CAD and scene scripts
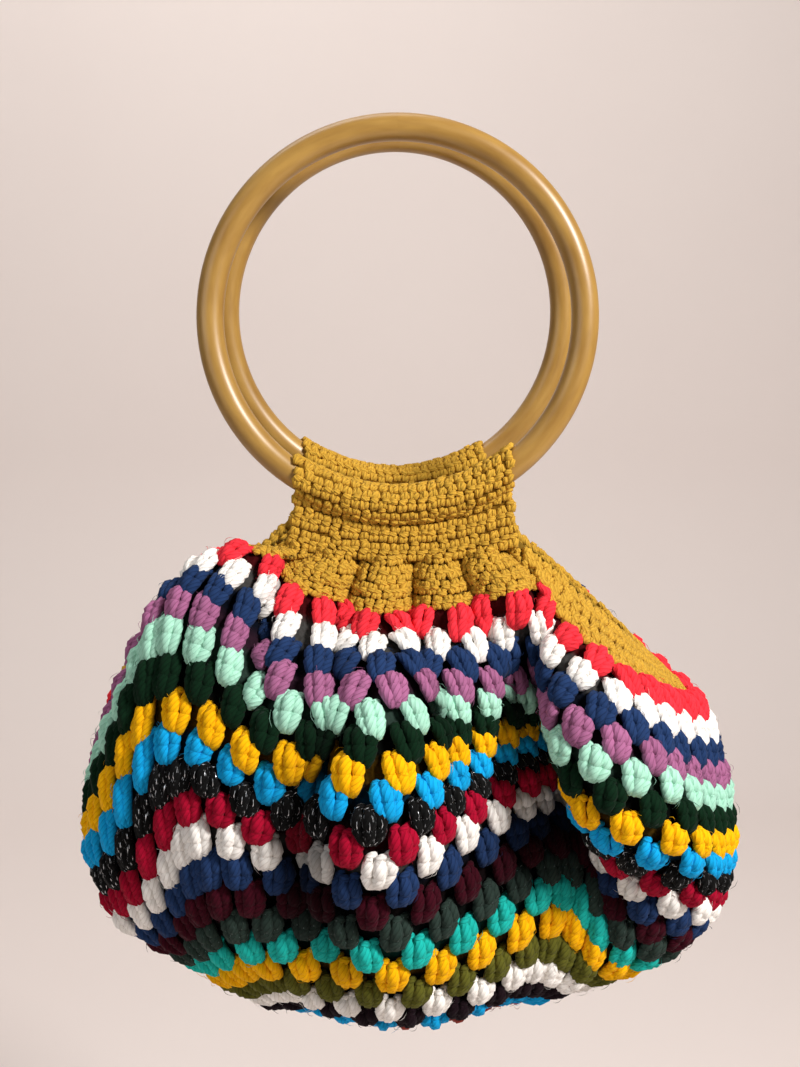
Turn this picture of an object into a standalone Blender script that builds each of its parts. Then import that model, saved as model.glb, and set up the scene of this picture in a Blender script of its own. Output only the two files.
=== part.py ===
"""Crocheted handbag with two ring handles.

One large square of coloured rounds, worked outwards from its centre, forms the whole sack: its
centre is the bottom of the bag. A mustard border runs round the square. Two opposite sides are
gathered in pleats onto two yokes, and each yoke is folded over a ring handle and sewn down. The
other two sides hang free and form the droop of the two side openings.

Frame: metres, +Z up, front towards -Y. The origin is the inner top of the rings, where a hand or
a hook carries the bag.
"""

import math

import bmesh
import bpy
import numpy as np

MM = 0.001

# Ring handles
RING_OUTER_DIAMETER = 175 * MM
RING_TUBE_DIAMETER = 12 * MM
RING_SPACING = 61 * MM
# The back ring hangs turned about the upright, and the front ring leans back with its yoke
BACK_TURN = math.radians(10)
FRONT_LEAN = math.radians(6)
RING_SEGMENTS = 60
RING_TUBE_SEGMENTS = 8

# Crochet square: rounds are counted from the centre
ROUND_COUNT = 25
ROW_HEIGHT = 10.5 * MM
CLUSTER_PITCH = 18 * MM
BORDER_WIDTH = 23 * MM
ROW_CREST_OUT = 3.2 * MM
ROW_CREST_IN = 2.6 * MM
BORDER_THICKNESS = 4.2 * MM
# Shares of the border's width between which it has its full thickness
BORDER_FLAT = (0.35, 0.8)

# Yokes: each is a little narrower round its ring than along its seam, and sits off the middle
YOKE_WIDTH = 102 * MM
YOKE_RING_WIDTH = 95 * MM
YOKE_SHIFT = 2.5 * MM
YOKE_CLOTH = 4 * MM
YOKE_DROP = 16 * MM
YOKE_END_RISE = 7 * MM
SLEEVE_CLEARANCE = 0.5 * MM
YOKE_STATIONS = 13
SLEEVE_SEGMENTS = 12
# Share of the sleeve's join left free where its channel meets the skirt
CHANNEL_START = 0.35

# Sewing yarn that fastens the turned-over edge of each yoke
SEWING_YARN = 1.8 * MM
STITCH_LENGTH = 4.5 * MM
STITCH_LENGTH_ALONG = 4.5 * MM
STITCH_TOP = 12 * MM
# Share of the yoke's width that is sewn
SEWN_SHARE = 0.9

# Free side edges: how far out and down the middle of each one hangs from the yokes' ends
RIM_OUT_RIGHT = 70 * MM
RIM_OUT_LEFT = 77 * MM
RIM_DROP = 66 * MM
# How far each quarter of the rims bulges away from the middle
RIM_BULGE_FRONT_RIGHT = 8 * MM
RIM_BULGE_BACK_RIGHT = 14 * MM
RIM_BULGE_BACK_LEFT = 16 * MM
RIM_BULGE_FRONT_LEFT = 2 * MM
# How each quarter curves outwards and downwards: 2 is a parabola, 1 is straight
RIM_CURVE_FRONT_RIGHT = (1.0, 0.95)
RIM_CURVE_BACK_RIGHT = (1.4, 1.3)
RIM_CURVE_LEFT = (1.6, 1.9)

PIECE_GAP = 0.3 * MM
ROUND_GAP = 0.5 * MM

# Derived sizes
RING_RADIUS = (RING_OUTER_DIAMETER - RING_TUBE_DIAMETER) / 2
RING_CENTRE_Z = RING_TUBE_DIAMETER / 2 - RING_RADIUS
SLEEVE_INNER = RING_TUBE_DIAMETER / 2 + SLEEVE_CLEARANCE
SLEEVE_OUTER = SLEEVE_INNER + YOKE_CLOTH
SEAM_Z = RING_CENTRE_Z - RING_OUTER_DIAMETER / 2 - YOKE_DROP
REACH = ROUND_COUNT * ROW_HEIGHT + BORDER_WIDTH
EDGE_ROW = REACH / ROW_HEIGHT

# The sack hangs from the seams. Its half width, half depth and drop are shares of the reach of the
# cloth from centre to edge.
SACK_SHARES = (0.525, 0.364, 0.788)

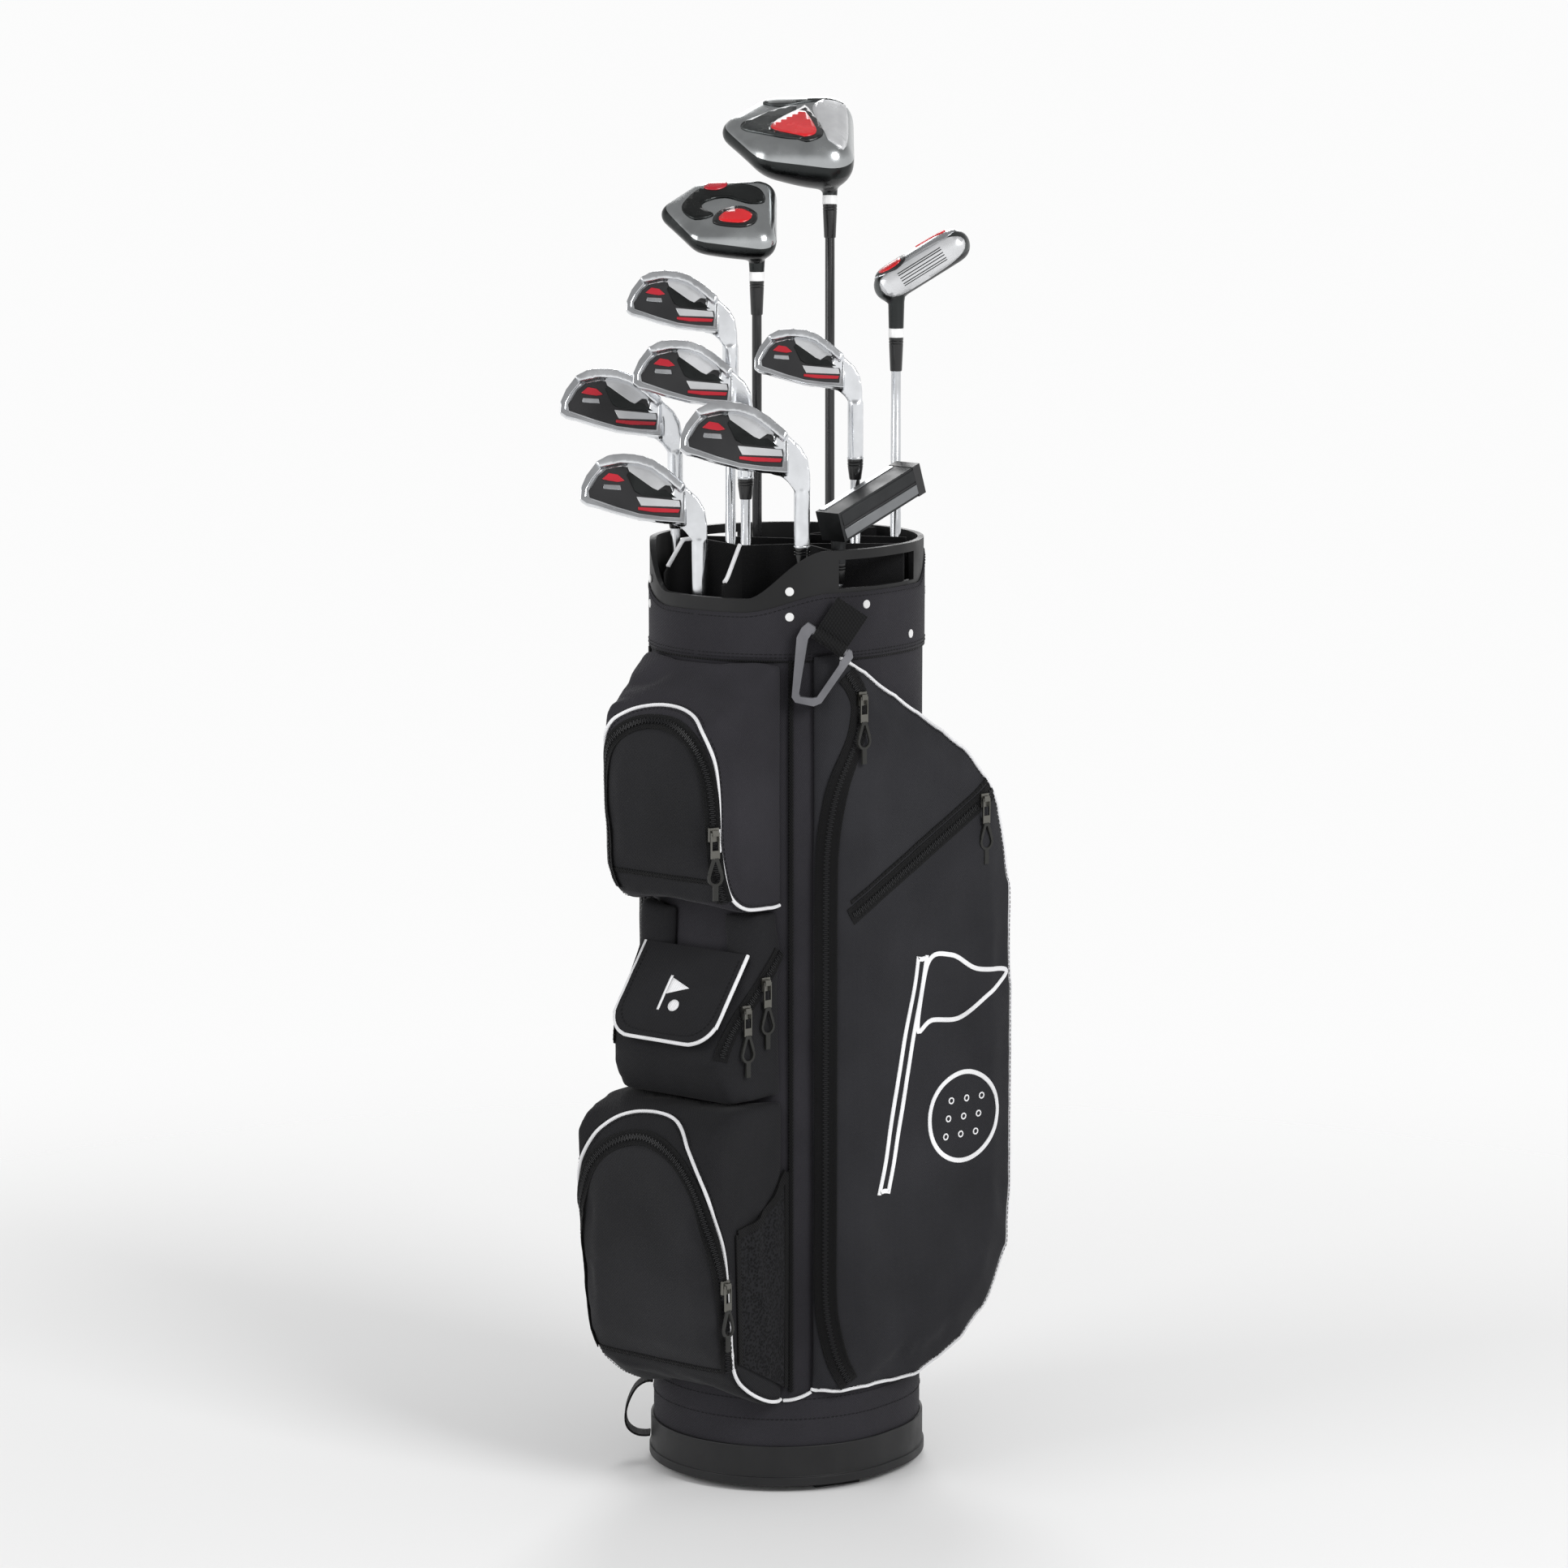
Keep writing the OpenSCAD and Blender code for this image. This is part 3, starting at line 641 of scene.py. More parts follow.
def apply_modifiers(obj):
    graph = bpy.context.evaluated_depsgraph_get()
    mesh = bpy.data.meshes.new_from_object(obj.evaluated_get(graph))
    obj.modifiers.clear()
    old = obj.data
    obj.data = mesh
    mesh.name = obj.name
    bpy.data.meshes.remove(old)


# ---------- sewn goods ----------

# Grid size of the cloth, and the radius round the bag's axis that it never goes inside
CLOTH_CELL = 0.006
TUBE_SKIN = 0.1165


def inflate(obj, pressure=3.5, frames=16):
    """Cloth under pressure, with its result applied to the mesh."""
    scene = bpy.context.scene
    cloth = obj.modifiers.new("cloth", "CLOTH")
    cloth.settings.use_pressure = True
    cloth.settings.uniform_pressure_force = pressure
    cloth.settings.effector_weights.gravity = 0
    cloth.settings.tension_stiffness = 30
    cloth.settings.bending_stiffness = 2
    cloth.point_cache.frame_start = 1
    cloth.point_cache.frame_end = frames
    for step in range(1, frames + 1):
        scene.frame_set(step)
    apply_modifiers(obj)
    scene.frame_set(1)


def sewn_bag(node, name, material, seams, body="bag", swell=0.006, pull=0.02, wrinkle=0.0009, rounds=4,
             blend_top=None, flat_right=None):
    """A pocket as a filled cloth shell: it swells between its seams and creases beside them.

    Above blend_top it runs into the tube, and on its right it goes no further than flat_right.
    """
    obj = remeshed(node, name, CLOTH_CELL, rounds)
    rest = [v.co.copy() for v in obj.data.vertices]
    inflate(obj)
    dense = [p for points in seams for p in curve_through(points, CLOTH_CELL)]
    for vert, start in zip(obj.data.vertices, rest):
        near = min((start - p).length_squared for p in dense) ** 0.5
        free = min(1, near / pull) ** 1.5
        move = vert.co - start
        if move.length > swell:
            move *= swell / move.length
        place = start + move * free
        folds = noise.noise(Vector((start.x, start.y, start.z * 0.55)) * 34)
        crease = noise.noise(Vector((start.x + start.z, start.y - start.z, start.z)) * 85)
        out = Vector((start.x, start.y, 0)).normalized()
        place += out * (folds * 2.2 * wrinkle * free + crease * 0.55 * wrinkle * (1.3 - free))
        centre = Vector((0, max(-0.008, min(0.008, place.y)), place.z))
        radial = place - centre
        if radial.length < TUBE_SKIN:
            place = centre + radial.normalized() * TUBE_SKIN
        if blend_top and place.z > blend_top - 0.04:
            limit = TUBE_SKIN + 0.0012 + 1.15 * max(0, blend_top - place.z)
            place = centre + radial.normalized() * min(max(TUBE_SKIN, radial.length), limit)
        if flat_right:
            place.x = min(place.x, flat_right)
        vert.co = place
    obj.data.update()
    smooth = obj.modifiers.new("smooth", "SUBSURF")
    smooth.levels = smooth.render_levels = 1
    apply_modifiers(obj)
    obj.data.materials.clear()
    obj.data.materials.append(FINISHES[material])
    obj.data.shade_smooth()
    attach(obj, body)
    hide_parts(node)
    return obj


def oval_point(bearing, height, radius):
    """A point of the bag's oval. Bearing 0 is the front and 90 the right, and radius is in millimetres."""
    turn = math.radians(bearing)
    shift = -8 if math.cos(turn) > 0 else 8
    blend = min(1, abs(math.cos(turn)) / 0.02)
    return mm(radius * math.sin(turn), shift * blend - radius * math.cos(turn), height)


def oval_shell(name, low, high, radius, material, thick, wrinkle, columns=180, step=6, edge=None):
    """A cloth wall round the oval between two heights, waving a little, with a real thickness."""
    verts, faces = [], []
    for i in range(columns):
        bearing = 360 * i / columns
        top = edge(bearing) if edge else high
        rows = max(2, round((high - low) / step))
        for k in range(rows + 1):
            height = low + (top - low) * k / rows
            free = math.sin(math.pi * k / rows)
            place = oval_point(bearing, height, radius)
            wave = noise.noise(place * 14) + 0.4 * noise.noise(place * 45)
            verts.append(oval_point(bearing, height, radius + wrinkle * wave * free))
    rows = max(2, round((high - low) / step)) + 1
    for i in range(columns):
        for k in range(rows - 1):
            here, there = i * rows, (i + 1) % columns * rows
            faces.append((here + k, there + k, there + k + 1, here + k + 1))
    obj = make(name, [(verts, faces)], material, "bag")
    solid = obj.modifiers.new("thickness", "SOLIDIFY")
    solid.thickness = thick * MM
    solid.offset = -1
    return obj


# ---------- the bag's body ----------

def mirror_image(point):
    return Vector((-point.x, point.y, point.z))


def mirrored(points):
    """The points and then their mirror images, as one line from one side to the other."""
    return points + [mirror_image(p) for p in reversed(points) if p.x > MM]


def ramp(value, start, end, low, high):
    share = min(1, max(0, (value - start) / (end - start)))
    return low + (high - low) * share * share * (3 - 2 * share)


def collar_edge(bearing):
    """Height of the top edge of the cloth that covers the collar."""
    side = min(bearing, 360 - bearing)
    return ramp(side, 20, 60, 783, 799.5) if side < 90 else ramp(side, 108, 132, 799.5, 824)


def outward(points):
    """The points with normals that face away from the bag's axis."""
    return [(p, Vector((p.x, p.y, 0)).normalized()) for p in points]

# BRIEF
Restate, word for word and with nothing added, the lines from the first line of the listing through the one where "SEWN_SHARE = 0.9" stands.

# THE REPLY
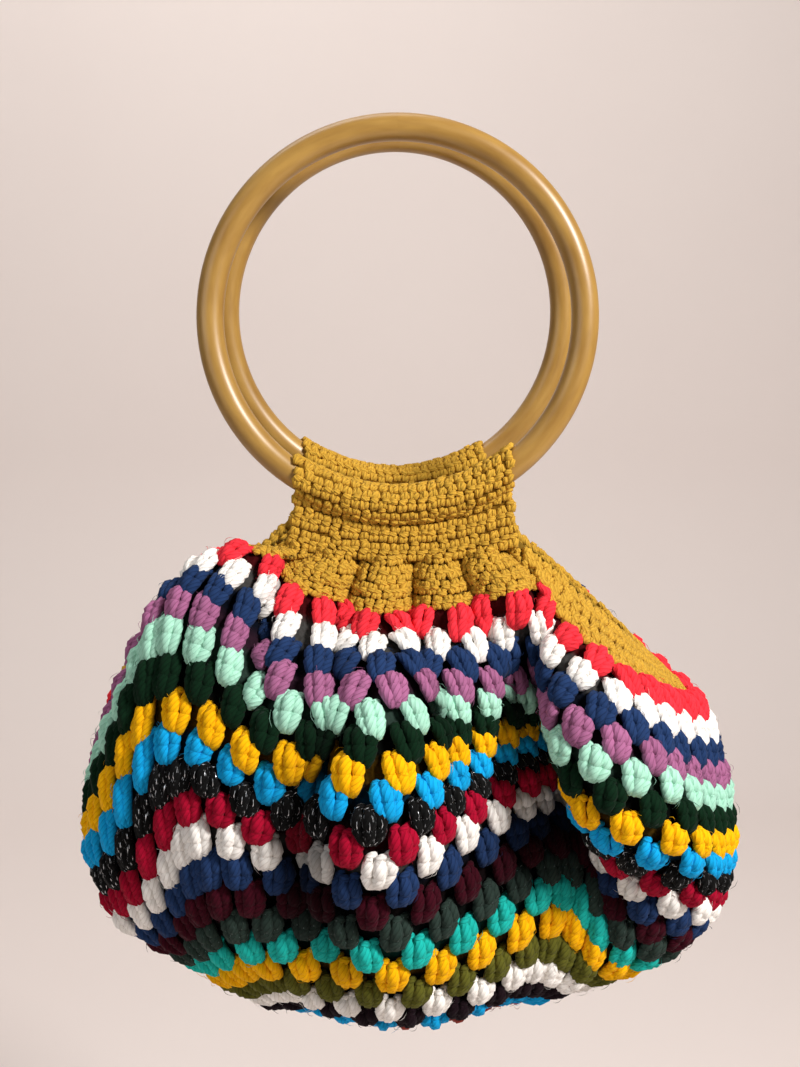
Turn this picture of an object into a standalone Blender script that builds each of its parts. Then import that model, saved as model.glb, and set up the scene of this picture in a Blender script of its own. Output only the two files.
=== part.py ===
"""Crocheted handbag with two ring handles.

One large square of coloured rounds, worked outwards from its centre, forms the whole sack: its
centre is the bottom of the bag. A mustard border runs round the square. Two opposite sides are
gathered in pleats onto two yokes, and each yoke is folded over a ring handle and sewn down. The
other two sides hang free and form the droop of the two side openings.

Frame: metres, +Z up, front towards -Y. The origin is the inner top of the rings, where a hand or
a hook carries the bag.
"""

import math

import bmesh
import bpy
import numpy as np

MM = 0.001

# Ring handles
RING_OUTER_DIAMETER = 175 * MM
RING_TUBE_DIAMETER = 12 * MM
RING_SPACING = 61 * MM
# The back ring hangs turned about the upright, and the front ring leans back with its yoke
BACK_TURN = math.radians(10)
FRONT_LEAN = math.radians(6)
RING_SEGMENTS = 60
RING_TUBE_SEGMENTS = 8

# Crochet square: rounds are counted from the centre
ROUND_COUNT = 25
ROW_HEIGHT = 10.5 * MM
CLUSTER_PITCH = 18 * MM
BORDER_WIDTH = 23 * MM
ROW_CREST_OUT = 3.2 * MM
ROW_CREST_IN = 2.6 * MM
BORDER_THICKNESS = 4.2 * MM
# Shares of the border's width between which it has its full thickness
BORDER_FLAT = (0.35, 0.8)

# Yokes: each is a little narrower round its ring than along its seam, and sits off the middle
YOKE_WIDTH = 102 * MM
YOKE_RING_WIDTH = 95 * MM
YOKE_SHIFT = 2.5 * MM
YOKE_CLOTH = 4 * MM
YOKE_DROP = 16 * MM
YOKE_END_RISE = 7 * MM
SLEEVE_CLEARANCE = 0.5 * MM
YOKE_STATIONS = 13
SLEEVE_SEGMENTS = 12
# Share of the sleeve's join left free where its channel meets the skirt
CHANNEL_START = 0.35

# Sewing yarn that fastens the turned-over edge of each yoke
SEWING_YARN = 1.8 * MM
STITCH_LENGTH = 4.5 * MM
STITCH_LENGTH_ALONG = 4.5 * MM
STITCH_TOP = 12 * MM
# Share of the yoke's width that is sewn
SEWN_SHARE = 0.9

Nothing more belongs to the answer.